Privacy-preserving remote sensing images recognition based on limited visual cryptography

With the arrival of new data acquisition platforms derived from the Internet of Things (IoT), this paper goes beyond the understanding of traditional remote sensing technologies. Deep fusion of remote sensing and computer vision has hit the industrial world and makes it possible to apply Artificial intelligence to solve problems such as automatic extraction of information and image interpretation. However, due to the complex architecture of IoT and the lack of a unified security protection mechanism, devices in remote sensing are vulnerable to privacy leaks when sharing data. It is necessary to design a security scheme suitable for computation-limited devices in IoT, since traditional encryption methods are based on computational complexity. Visual Cryptography (VC) is a threshold scheme for images that can be decoded directly by the human visual system when superimposing encrypted images.
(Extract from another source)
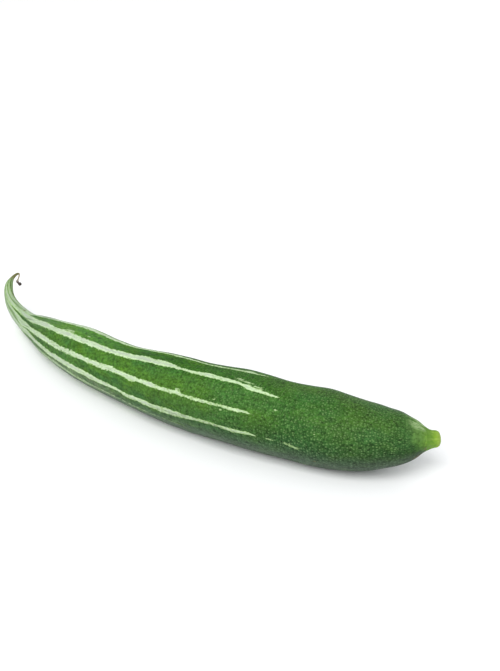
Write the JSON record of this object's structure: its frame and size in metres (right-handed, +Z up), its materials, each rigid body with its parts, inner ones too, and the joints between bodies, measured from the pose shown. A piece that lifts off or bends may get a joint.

The stacking-to-see feature and simple Boolean decryption operation make VC an ideal solution for privacy-preserving recognition for large-scale remote sensing images in IoT. In this study, the secure and efficient transmission of high-resolution remote sensing images by meaningful VC is achieved. By diffusing the error between the encryption block and the original block to adjacent blocks, the degradation of quality in recovery images is mitigated. By fine-tuning the pre-trained model from large-scale datasets, we improve the recognition performance of small encryption datasets for remote sensing images. The experimental results show that the proposed lightweight privacy-preserving recognition framework maintains high recognition performance while enhancing security.